Day 6. An oil tanker is sunk by a mine in the Strait of Hormuz. Iran is believed to be responsible but does not claim responsibility. U.S. intelligence says that the mine was laid by Iranian Revolutionary Guards. Saudi Arabia announces that it will divert as much oil as possible to Red Sea ports.
The conservative Washington-based Heritage Foundation presented this scenario of possible developments of the Iran issue in a recent report. Heritage Foundation scholars drafted the report from December 2006 to March 2007. The expert panel included U.S. State Department, Pentagon and National Security Council staffers. The full report was released on July 25.
According to a Washington Post article:
Fourteen months after Secretary of State Condoleezza Rice offered to talk to Iran, the failure of carrot-and-stick diplomacy to block Tehran's nuclear and regional ambitions is producing a new drumbeat for bolder action, including the possible use of force.
The Heritage Foundation's Web site has a section labeled "Iran: The Rising Threat," advocating aggressive diplomacy and tough sanctions with a willingness to use force to stave off Iran's becoming a nuclear power. Heritage recently hosted a meeting on Iranian challenges to nuclear and energy security.
According to a August 31 UPI article:
Although U.S. airstrikes on Iran's nuclear facilities and military would likely overwhelm their forces, Tehran could still rely on a host of weapons, from covert terror campaigns to long-range missiles, to retaliate against an American attack.
While Iran’s aging conventional military forces have little hope of successfully maintaining combat against U.S. forces in the Gulf in the case of U.S. bombing of Iran’s nuclear facilities, a quick attack by Tehran on ships in the Persian Gulf, and support of anti-American militias in Iraq and Afghanistan, could prove a real threat.

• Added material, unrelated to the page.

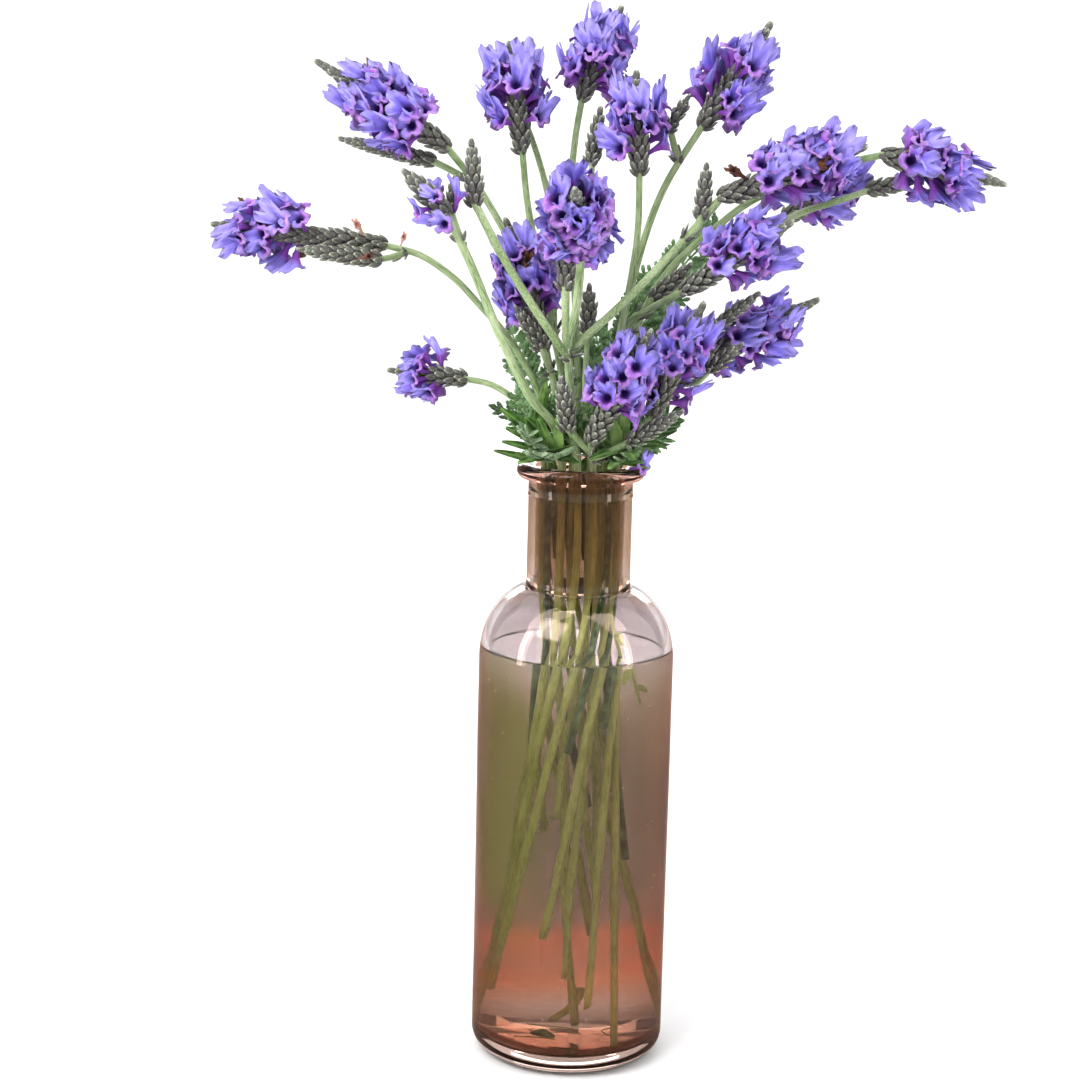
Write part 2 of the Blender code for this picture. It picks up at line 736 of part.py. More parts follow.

Iran has “a whole host of things, from the conventional, to the irregular, to missiles to terrorism, that they could use to retaliate,” according to Peter Brookes, a national security expert at the Heritage Foundation who has written extensively on U.S. relations with Iran, as well as Iran’s ambitions in the region.
“We could see some attacks against our forces in the Persian Gulf. They have anti-ship cruise missiles, highly capable Chinese anti-tank cruise missiles; they also could do suicide attacks against our ships,” Brookes said.
According to The Telegraph Sept 02, 2007:
A Pentagon source said: "We have a targeting list and there are plans, but then there are also plans for repelling an invasion from Canada. We don't know where everything is but we do know where enough is to cause them enough damage to set back the programme."
James Phillips, a Middle East expert at the Heritage Foundation, who helped devise the war-game scenario, said: "It is simultaneously a shot across Iran's bows and an appeal for the international community to do more to stop or slow Iran's nuclear programme."
The simulation, which took four months, was run by the Heritage Foundation, a conservative think tank with close links to the White House. Its conclusions, drawn up last month and seen by The Sunday Telegraph, have been passed on to military and civilian planners charged with drawing up plans for confronting Iran.
Information on US targets has leaked from the Pentagon. B2 bombers and cruise missiles would strike up to 400 sites, only a few dozen of which are linked to the nuclear programme. B61-11 bunker-busting tactical nuclear weapons would be the ultimate weapon against the heavily fortified installations; first in the crosshairs would be the main centrifuge plant at Natanz, 200 miles south of Teheran.
In the meantime, administration officials are studying the lessons of the recent war game, which was set up to devise a way of weathering an economic storm created by war with Iran. Computer modelling found that if Iran closed the Straits of Hormuz, it would nearly double the world price of oil, knock $161 billion off American GDP in a single quarter, cost one million jobs and slash disposable income by $260 billion a quarter.
The war gamers advocated deploying American oil reserves - good for 60 days - using military force to break the blockade (two US aircraft carrier groups and half of America's 277 warships are already stationed close to Iran), opening up oil development in Alaska, and ending import tariffs on ethanol fuel. If the government also subsidised fuel for poorer Americans, the war-gamers concluded, it would mitigate the financial consequences of a conflict.
The Heritage report concludes: "The results were impressive. The policy recommendations eliminated virtually all of the negative outcomes from the blockade."
James Carafano, a former lecturer at West Point, the American military academy, who led the war game, said: "It's not about making the case for war. I have yet to meet a government official who says: 'I've just come from a fierce debate about whether to bomb Iran'."
Let's hope the Bush administration does not buy these reports. But he probably only reads headlines and does not dig into the detail.